YOUR INSTRUCTIONS: The required output is a word-for-word copy of the lines from the line bearing "base_canopy();" through the line bearing "import math", inclusive, and no other lines.
START
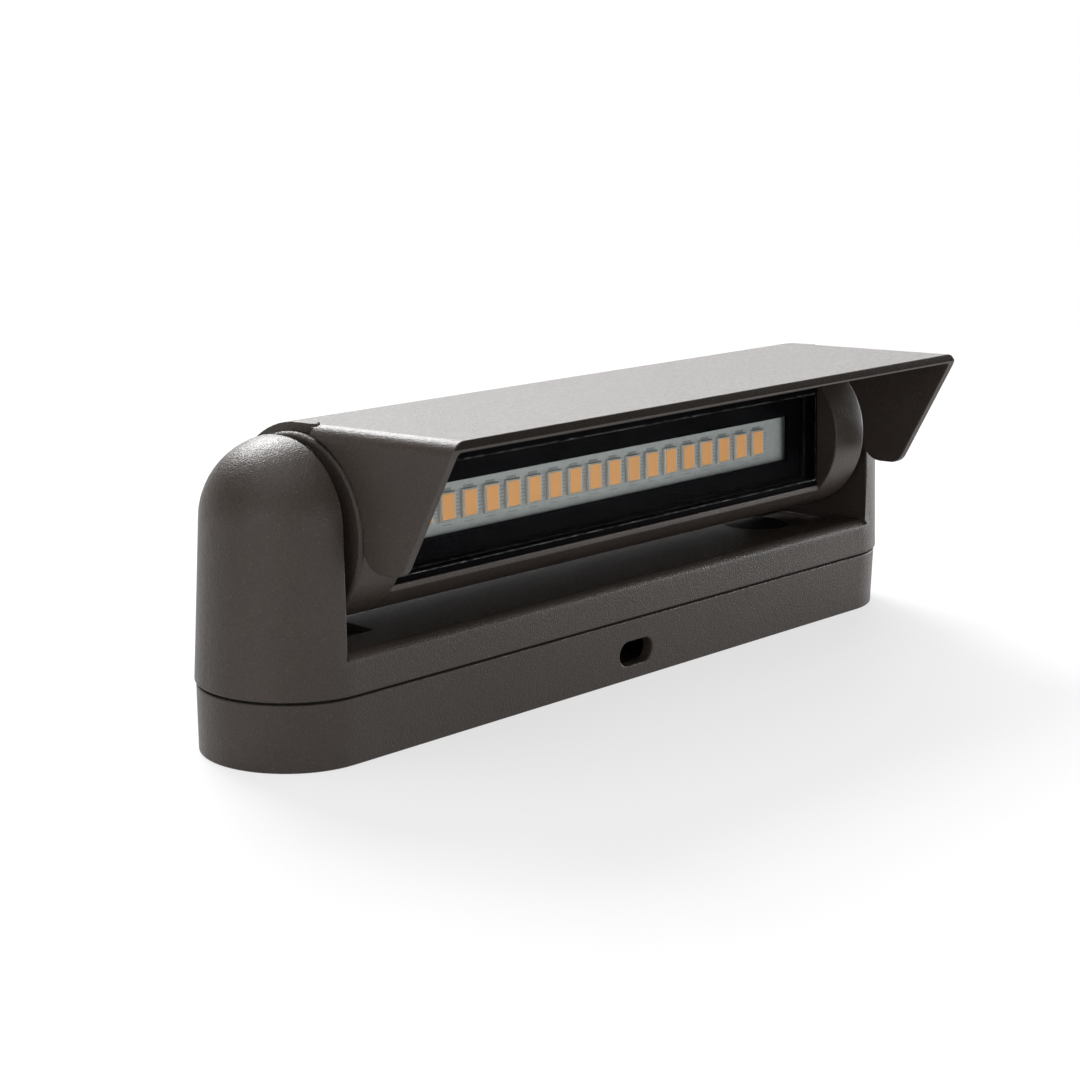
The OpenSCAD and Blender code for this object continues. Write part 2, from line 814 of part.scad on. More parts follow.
// From the middle of the hollow pivot bolt along the axis and forward to the light board
module head_lead() {
    turn_x = -lead_hole_x - lead_bend;
    color(black) on_axis() {
        rotate([0, 90, 0]) lead_run(-lead_meet_x, turn_x);
        translate([turn_x, -lead_bend, 0]) lead_turn();
        translate([-lead_hole_x, 0, 0]) rotate([90, 0, 0]) lead_run(lead_bend, -board_back);
    }
}

// Hood

// Filled outline of the folded sheet seen from the front, drawn in by a distance
module fold_outline(inset) {
    side = hood_half - inset;
    flat = hood_half - hood_bend;
    translate([-side, -2 * head_r]) square([2 * side, 2 * head_r + hood_out - hood_bend]);
    translate([-flat, 0]) square([2 * flat, hood_out - inset]);
    for (x = [-flat, flat]) translate([x, hood_out - hood_bend]) circle(hood_bend - inset);
}

// Outline of a wing seen from the side
module wing_outline() {
    difference() {
        union() {
            polygon([[-hood_reach, hood_out], [-hood_reach, wing_top],
                tip_front - tip_front_r * [cos(wing_slant), sin(wing_slant)],
                [tip_front[0], -wing_drop], [tip_back[0], -wing_drop], tip_back, [0, 0], [0, hood_out]]);
            translate(tip_front) circle(tip_front_r);
            translate(tip_back) circle(tip_back_r);
        }
        circle(wing_r);
    }
    translate([-wing_r - 1, hood_in]) square([wing_r + 1, hood_t]);
}

module hood() {
    color(metal) on_axis() difference() {
        union() {
            intersection() {
                translate([0, -relief_y, 0]) rotate([90, 0, 0])
                    linear_extrude(hood_reach - relief_y) difference() {
                        fold_outline(0);
                        translate([0, -2 * head_r]) fold_outline(hood_t);
                        fold_outline(hood_t);
                    }
                along_x(-hood_half - 1, hood_half + 1) wing_outline();
            }
            along_x(-wrap_half, wrap_half) wrap_outline();
        }
        for (side = [-1, 1])
            translate([side * wrap_half, -relief_y, 0]) cylinder(r = relief_r, h = above_all);
        for (x = hood_screw_x)
            translate([x, hood_out - hood_screw_sunk, 0]) rotate([-90, 0, 0]) sunk_hole(hood_t + 1);
    }
}

// Flat top behind the folds, running on round the back of the head
module wrap_outline() {
    translate([-relief_y - eps, hood_in]) square([relief_y + 2 * eps, hood_t]);
    intersection() {
        difference() {
            circle(hood_out);
            circle(hood_in);
        }
        back_sector(wrap_angle);
    }
}

module hood_screws() {
    tip_y = rib_front + rib_bite;
    color(steel) on_axis() for (x = hood_screw_x)
        translate([x, tip_y, 0]) rotate([-90, 0, 0]) sunk_screw(hood_out - hood_screw_sunk - tip_y);
}

base_canopy();
seam_gasket();
yoke_housing();
locking_screws();
sealing_plug();
driver_board();
driver_screws();
driver_inductor();
driver_capacitor();
driver_rectifier();
driver_chip();
input_terminal();
output_terminal();
supply_lead();
left_bushing();
right_bushing();
spring_washers();
head_extrusion();
left_end_cap();
right_end_cap();
cap_seals();
cap_screws();
left_pivot_bolt();
right_pivot_bolt();
pivot_nuts();
lens_glass();
lens_gasket();
board_bezel();
led_board();
thermal_pad();
led_packages();
led_phosphors();
head_lead();
hood();
hood_screws();
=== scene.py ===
# %% [markdown]
# # A small linear path light, dressed for its photograph
#
# The lamp is a round bar held between two posts. It stands on a low base, and a folded sheet hood
# shades its glass front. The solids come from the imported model, in metres, with the origin on the
# ground under the middle of the base, X along the lamp and -Y at its front.
# This script gives the solids their soft edges, finishes and small surface details, then sets up
# the floor, the light and the camera. Each step says what the piece is and why it is made that way.

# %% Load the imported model
import json
import math

import bmesh
import bpy
from mathutils import Matrix, Vector


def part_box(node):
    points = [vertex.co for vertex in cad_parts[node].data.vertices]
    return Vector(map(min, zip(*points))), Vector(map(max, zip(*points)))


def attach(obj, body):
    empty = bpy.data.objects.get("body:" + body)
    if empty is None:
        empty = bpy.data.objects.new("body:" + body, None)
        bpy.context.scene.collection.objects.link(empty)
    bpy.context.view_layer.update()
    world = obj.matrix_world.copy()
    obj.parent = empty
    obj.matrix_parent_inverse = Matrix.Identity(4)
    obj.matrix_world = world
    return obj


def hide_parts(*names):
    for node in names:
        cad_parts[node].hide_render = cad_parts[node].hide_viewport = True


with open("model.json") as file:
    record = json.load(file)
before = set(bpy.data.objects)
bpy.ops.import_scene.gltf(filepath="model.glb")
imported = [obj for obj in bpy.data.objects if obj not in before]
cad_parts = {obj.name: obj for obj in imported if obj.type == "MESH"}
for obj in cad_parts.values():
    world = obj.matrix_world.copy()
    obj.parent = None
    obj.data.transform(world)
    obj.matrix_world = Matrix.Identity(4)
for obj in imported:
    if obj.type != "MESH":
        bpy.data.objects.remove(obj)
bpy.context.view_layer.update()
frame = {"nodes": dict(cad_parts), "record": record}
MM = 0.001

# %% [markdown]
# ## Where things are
#
# Everything on the lamp head is drawn round the tilt axis and aimed slightly upward. The height of
# that axis is in the record. The aim is worked out from the light board: a thin upright plate that
# leans has a deeper box than its own thickness, so its box gives the angle away.

# %% Tilt axis and aim of the head
record = frame["record"]
BODY_OF = {node: body for body, nodes in record["behaviour"]["bodies"].items() for node in nodes}
AXIS_Z = record["behaviour"]["joints"][0]["pos_m"][2]
BOARD_THICKNESS = 1.6 * MM
LARGEST_AIM = 0.1
AIM_STEP = 0.0001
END
OUTPUT:
base_canopy();
seam_gasket();
yoke_housing();
locking_screws();
sealing_plug();
driver_board();
driver_screws();
driver_inductor();
driver_capacitor();
driver_rectifier();
driver_chip();
input_terminal();
output_terminal();
supply_lead();
left_bushing();
right_bushing();
spring_washers();
head_extrusion();
left_end_cap();
right_end_cap();
cap_seals();
cap_screws();
left_pivot_bolt();
right_pivot_bolt();
pivot_nuts();
lens_glass();
lens_gasket();
board_bezel();
led_board();
thermal_pad();
led_packages();
led_phosphors();
head_lead();
hood();
hood_screws();
=== scene.py ===
# %% [markdown]
# # A small linear path light, dressed for its photograph
#
# The lamp is a round bar held between two posts. It stands on a low base, and a folded sheet hood
# shades its glass front. The solids come from the imported model, in metres, with the origin on the
# ground under the middle of the base, X along the lamp and -Y at its front.
# This script gives the solids their soft edges, finishes and small surface details, then sets up
# the floor, the light and the camera. Each step says what the piece is and why it is made that way.

# %% Load the imported model
import json
import math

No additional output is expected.